Expanding Blue Carbon horizons: Alkalinity as a key carbon sequestration pathway in Arcachon salt marshes

Coastal intertidal wetlands are widespread along the French Atlantic coast. As blue carbon ecosystems, they can capture and sequester carbon in a sustainable manner. Local carbon density, net CO₂ sequestration, CH₄ emission, alkalinity production and its transfer to the ocean are regulated by a variety of factors, including salinity, nutrient loads, tides and seasonality. This study focuses on carbon sequestration as alkalinity in the intertidal zone of the Arcachon lagoon. Carbon dioxide capture through alkalinity production represents durable (>1,000 years) CO₂ removal. Specifically, we studied the hydrology and chemical composition of waters draining from salt marshes at low tide by sampling these waters along a tidal creek, which is mainly fed by seepage of pore water from the salt marsh sediments. We also measured discharge rates. These measurements were taken in different seasons and at different tidal amplitudes. Our results show that brackish waters are systematically enriched in alkalinity and depleted in sulfate compared to the mixture between local seawater and freshwater endmembers.
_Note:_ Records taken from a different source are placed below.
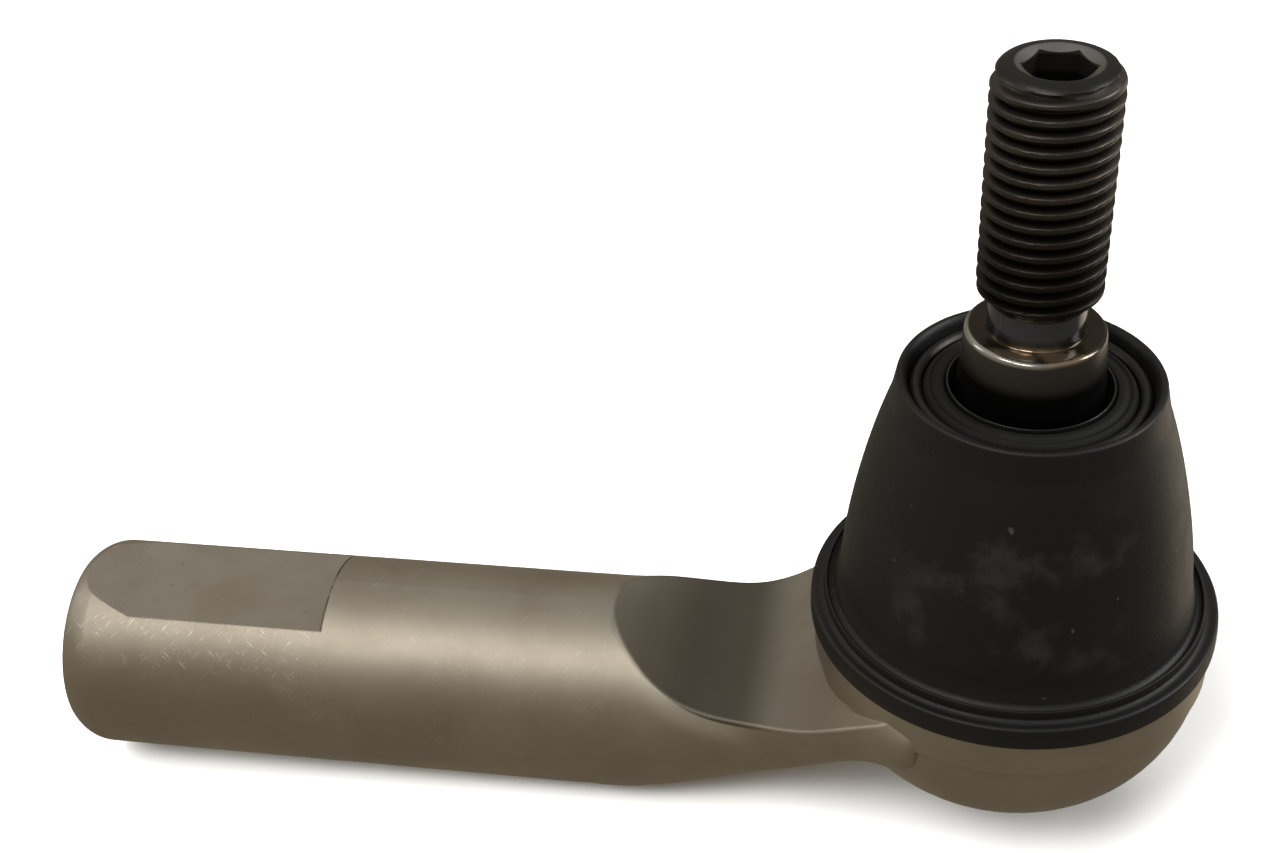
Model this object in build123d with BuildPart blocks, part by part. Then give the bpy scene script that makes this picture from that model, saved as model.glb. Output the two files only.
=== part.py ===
"""Outer tie rod end: forged housing, ball stud, two-piece seat, cover plate and dust boot.

The origin is the centre of the ball. The stud stands along +Z and the shaft runs along -X, with its
axis a little below the ball. Lengths are in millimetres.
"""

from build123d import *
from math import cos, radians, sin, sqrt, tan
import os

# --- Ball and its preload ---
ball_r = 10.0
ball_flat_cut = 0.6          # height cut off the foot of the ball
ball_clearance = 0.05        # running clearance all round the ball
seat_wall = 1.5              # of both seat halves, beside the ball
seat_gap = 0.15              # each half stops this far from the ball's widest plane
seat_lip_angle = 25.0        # latitude at which the upper seat lets go of the ball
seat_lip_depth = 2.25        # of the upper seat above that
seat_shoulder = 1.15         # width of the upper seat's flat top
fit_gap = 0.05               # loose fit of pressed and dropped-in pieces
cup_wall = 1.75              # of the lower seat, under the ball
spring_room = 1.0
spring_thick = 0.5
spring_inner_share = 0.4     # radii of the disc spring, as shares of the ball's
spring_outer_share = 0.7

# --- Cover plate at the bottom ---
plate_thick = 1.2
plate_step = 0.65            # the dish is this much narrower than the seat, and the rim wider
plate_rim_share = 0.54       # depth of the rim below the ball's centre, as a share of its radius
lip_overlap = 1.1            # how far the rolled edge of the housing covers the plate
lip_thick = 1.2

# --- Housing: eye ---
eye_top = 10.3
spigot_rise = 1.7            # raised neck that the boot's base fits over
spigot_wall = 2.8            # at its top, outside the flared mouth
mouth_flare = 2.3
eye_shelf = 5.2              # width of the flat top of the eye, outside the spigot
eye_wall_height = 4.0        # machined wall; the forged bowl begins below it
bowl_step = 0.3
bowl_belly = 2.1             # the bowl's middle lies this far inside the eye's wall
bowl_margin = 1.7            # metal round the cover plate's rim

# --- Housing: neck and shaft ---
shaft_r = 12.0
shaft_drop = 5.0             # the shaft's axis runs this far below the ball's centre
shaft_end = 106.4            # from the stud's axis to the end of the shaft
end_round_length = 3.0
end_round_drop = 1.4
flat_depth = 2.0             # of each wrench flat
flat_length = 30.8
flat_runout = 8.0            # length over which a flat climbs out towards the shaft's end
flat_tip_depth = 0.15        # left of its depth at the end
rod_thread_r = 7.0           # M14 x 1.5
rod_thread_margin = 10.4     # solid metal between the thread's end and the neck
rod_mouth = 1.2              # depth of the countersink
drill_point_angle = 59.0
neck_start = 44.0            # the round shaft becomes the neck here
scoop_offset = 1.0           # the scoop begins this far into the neck
scoop_depth = 9.0
scoop_fall = 33.0            # angle at which the scoop drops from the shaft
scoop_rise = 31.0            # angle at which the top of the neck climbs to the eye
scoop_r = 18.5
scoop_edge_r = 0.4           # rounding of the scoop's edges

# --- Dust boot and its rings ---
rest_gap = 0.05              # between the boot and what it rests on
flange_overhang = 0.5        # the flange is this much wider than the eye
flange_thick = 2.4
ridge_inset = 1.2            # thin moulded ridge on the flange
ridge_height = 1.2
cone_inset = 1.85            # from the ridge to the foot of the bell
cone_rise = 4.9
boot_wall = 2.0
boot_top = 40.3
rim_wall = 1.1               # of the boot's top rim
recess_width = 1.6           # from the rim to the cuff
recess_depth = 2.4
cuff_wall = 2.2
cuff_drop = 1.0              # the cuff stops this far below the boot's top
cuff_station = 3             # the cuff's foot is level with this station of the bell
slip_wall = 0.9
slip_clearance = 0.1
slip_lip = 0.17
slip_lip_drop = 0.75
slip_length = 5.95
clamp_wire_r = 0.72
base_ring_gap = 0.8          # from the spigot to the steel ring in the flange
base_ring_margin = 1.8       # rubber outside that ring
base_ring_rise = 0.9
base_ring_thick = 1.3

# --- Stud ---
thread_r = 6.0               # M12 x 1.5
shank_share = 0.56           # waist between the ball and the journal, as a share of the ball
shank_rise = 3.0             # the waist ends this far above the ball
journal_step = 0.47          # the journal is this much larger than the taper's small end
journal_drop = 0.7           # the journal ends this far below the boot's top
flare_drop = 7.0             # it begins this far below the cuff
taper_step = 0.73            # the taper's small end is this much larger than the thread
taper_length = 6.4
rim_round = 0.35
neck_depth = 1.3             # undercut between the taper seat and the thread
neck_fillet = 1.1
neck_length = 4.6
thread_lead = 1.1            # length of the bevel at the thread's lower end
thread_length = 22.8         # with the domed end
crown_drop = 1.8             # the stud's top is domed down by this much at its edge
socket_across_flats = 6.0
socket_depth = 7.0
socket_mouth_share = 0.68    # radius of the countersink over the width across the flats

# Bell of the boot: share of its height, share of the way from the rim's radius to the foot's.
bell_stations = [(0.24, 0.89), (0.41, 0.73), (0.57, 0.58), (0.74, 0.37), (0.90, 0.11)]

# Neck: share of the way from the stud to the shaft, share of the way from the shaft's half width to
# the eye's, half height over the shaft's radius, rise over the eye's height above the shaft's axis.
neck_stations = [
    (1.06, 0.0, 1.0, 0.0),
    (1.0, 0.0, 1.0, 0.0),
    (0.93, 0.0, 0.997, 0.008),
    (0.85, 0.0, 0.98, 0.045),
    (0.75, 0.0, 0.95, 0.111),
    (0.636, 0.01, 0.908, 0.203),
    (0.523, 0.16, 0.85, 0.333),
    (0.409, 0.38, 0.83, 0.53),
    (0.295, 0.63, 0.75, 0.66),
    (0.205, 0.76, 0.67, 0.72),
]

os.makedirs("parts", exist_ok=True)

# Sizes that follow from the ones above: ball, seat and cover plate.
ball_foot = ball_r - ball_flat_cut
seat_bore_r = ball_r + ball_clearance
seat_r = seat_bore_r + seat_wall
seat_mouth_r = seat_r - seat_shoulder
shoulder_z = seat_bore_r * sin(radians(seat_lip_angle)) + seat_lip_depth
cup_floor_r = seat_bore_r + cup_wall
dish_inner_r = cup_floor_r + spring_room
dish_outer_r = dish_inner_r + plate_thick
plate_wall_r = seat_r - plate_step
plate_rim_r = seat_r + plate_step
plate_rim_top = -plate_rim_share * ball_r
plate_rim_low = plate_rim_top - plate_thick
lip_inner_r = plate_rim_r - lip_overlap
lip_foot = plate_rim_low - lip_thick

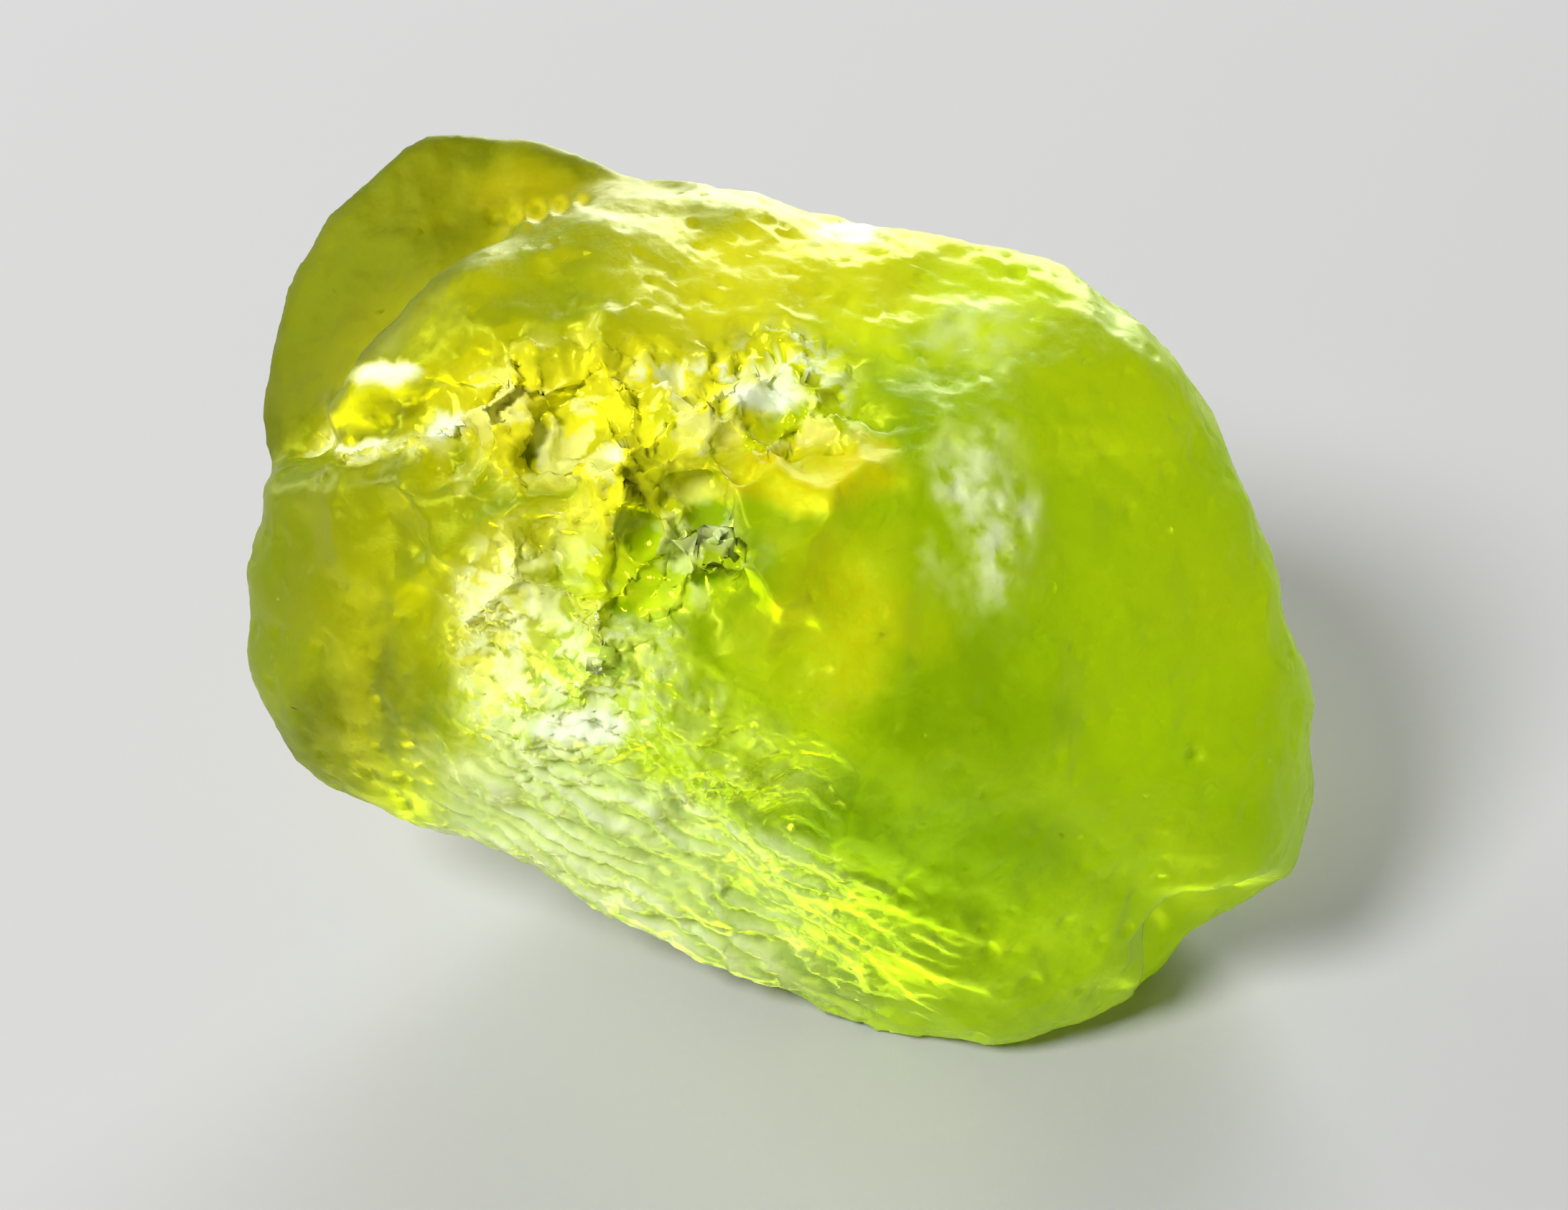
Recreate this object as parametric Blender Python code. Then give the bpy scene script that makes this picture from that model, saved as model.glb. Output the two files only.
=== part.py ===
"""Raw peridot: one rough, yellow-green crystal fragment that rests on its own worn flat.

The stone is laid out as it looks to someone who looks down on it: X is to the right, Y is up the view, and Z is
towards the viewer. Its natural faces set the form, a relief of ledges, ribs, chips and hollows is added to them,
and the whole stone is then tipped back by VIEW_ELEVATION so that its flat lies on the ground, at Z = 0.
"""

import math
from collections import namedtuple

import bmesh
import bpy
from mathutils import Vector, noise

MM = 0.001
HALF = Vector((0.5, 0.5, 0.5))

# How steeply the layout view looks down on the standing stone, and from how far.
VIEW_ELEVATION = math.radians(38)
VIEW_DISTANCE_MM = 97

# Height of the stone's middle over its resting flat, and how much of the worn bottom the flat takes off.
MIDDLE_HEIGHT_MM = 9.6
BOTTOM_WEAR_MM = 0.35

# The higher this is, the sharper the edges between the natural faces.
EDGE_CRISPNESS = 22

SPHERE_SUBDIVISIONS = 7
KEPT_TRIANGLES = 0.115

# Every waver in the relief is drawn from this, so that the stone always comes out the same.
NOISE_SEED = 3

# A natural face: clock is its direction round the view in degrees (0 right, 90 up), lean is how far it turns
# towards the viewer in degrees (negative: away), and distance is from the stone's middle in mm.
Face = namedtuple("Face", "name clock lean distance")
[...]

This suggests that sulfate reduction in sediments and sulfide precipitation in sediments are important processes in alkalinity generation. Measured fluxes show that for a drained salt marsh area of 30 ha, about 2,000 moles of C are sequestered as alkalinity (560 kgC/ha/yr), and transferred to the open Arcachon lagoon per tide. This indicates that salt marshes are efficient at sequestering carbon, not only as "blue carbon" but also as alkalinity. Therefore, tidal pumping is an important and generally overlooked process in this sequestration.